Tiffany Bogich

  • December 3, 2010

Tiffany Bogich’s research into where the next infectious disease to be passed from animals to humans will come from has already brought her co-authorship of an article in the leading science journal Nature.

The paper, Impacts of biodiversity and the emergence and transmission of infectious diseases, was published on 2 December. It reviews the evidence for whether declines in biodiversity affect the transmission of infectious diseases. It concludes that “preserving intact ecosystems and their biodiversity should generally reduce the prevalence of infectious diseases”.

Tiffany’s collaboration on the paper came through her work with the EcoHealth Alliance, a non-governmental organisation based in New York. The organisation is in the second year of a five-year funded USAID project which is trying to develop and improve global-scale risk models to better predict where the next zoonotic disease will come from. It is also working on the ground to improve capacity in developing countries where this risk is thought to be greatest. Surveillance for new pathogens is currently being conducted in approximately 24 countries, with a focus on potential diseases coming from bats, rodents and primates.

The modeling work uses the same global-scale approach as her PhD work, which looked at how to best predict animal extinction based on global changes in land use.

Tiffany has been interested in zoology since childhood, and has her mum and grandmother to thank for encouraging her to explore the backyard and allowing various small critters into the house for closer examination. Born in Michigan, she describes herself as “an oddball“ in her family for her interest in zoology and academia. She says her interest in natural sciences was sparked by years spent at summer camps, beginning when she was just six.

However, it was her undergraduate years at Pennsylvania State University which shaped her career. She chose to study maths at undergraduate level in 2001, but she made contact with a biology professor, Katriona Shea, who took her under her wing and gave her the standard Ecology textbook by Begon, Harper, and Townsend, to read.

Despite her interest, the professor advised her to continue with her maths undergraduate course, rather than jumping into biology straight away. Her college at Penn State, however, allowed her to simultaneously study a masters course while completing her undergraduate course. So, in her second year she started a masters course in ecology. As part of a field course during her final year at Penn State, she travelled out of the US for the first time to South Africa where she looked at the human side of ecology and conservation. She interviewed residents of a small fishing settlement in Cape Town that were struggling to survive because of the lack of viable livelihood opportunities. Although apartheid had ended, small village fisherman were still unable to get legal rights to fish in what is now a threatened marine area. Conservation issues had to be balanced against economic and community ones. “It was eye-opening and gave me my first taste of travelling outside my country. I got the bug,” she says.
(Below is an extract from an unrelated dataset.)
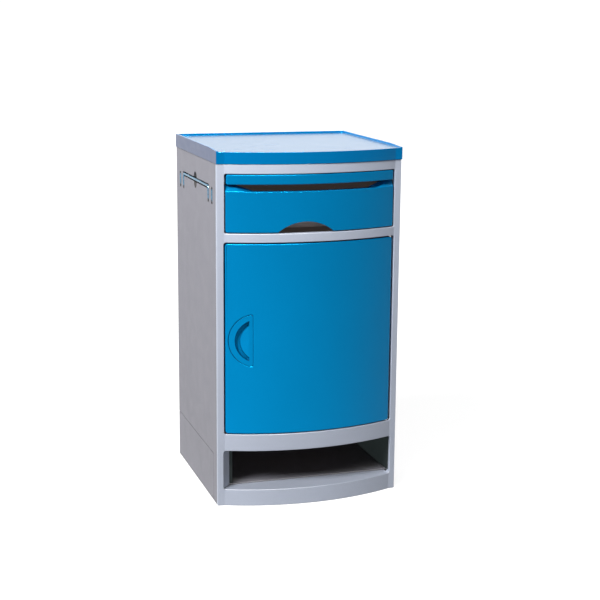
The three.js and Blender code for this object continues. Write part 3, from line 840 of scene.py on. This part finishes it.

She finished her masters in 2006 and applied to Cambridge, encouraged by one of her mentors at Penn State, Bryan Grenfell, who was formerly a professor at Cambridge.

“Cambridge’s zoology department has a really good reputation and there are a high number of internationally known, non-profit conservation groups in Cambridge which the Conservation Science Group at Cambridge is linked to,” she says.

She enjoyed her interview for the Gates scholarship, although she says it was nerve-wracking. She scheduled a trip to visit Cambridge and her future supervisor immediately following her interview and was all the more excited to receive the news the morning she was to meet her PhD supervisor. After being awarded a scholarship, she began her PhD in Zoology at Cambridge in 2006. She says being part of the Gates scholarship network helped her settle in and provided her with her first friendships in the UK.

At Cambridge she was very active in her department, including the various seminar series, happy hours, and sports teams. She also started to play cricket while at Cambridge, and went on to play for the University, earning a half blue in 2005 and for the local club and county teams. She is also a keen rugby player, having started the sport at Penn State University and continued with the University blues team at Cambridge.

She graduated from Cambridge in October after extensive fieldwork in New Zealand and is now writing up her work for submission in academic journals. She took up her research post with the EcoHealth Alliance in January 2010 and is also linked with Columbia University where she is supervising students and is a visiting fellow with the Zoological Society in London.

Her article in Nature promises to be the first of many.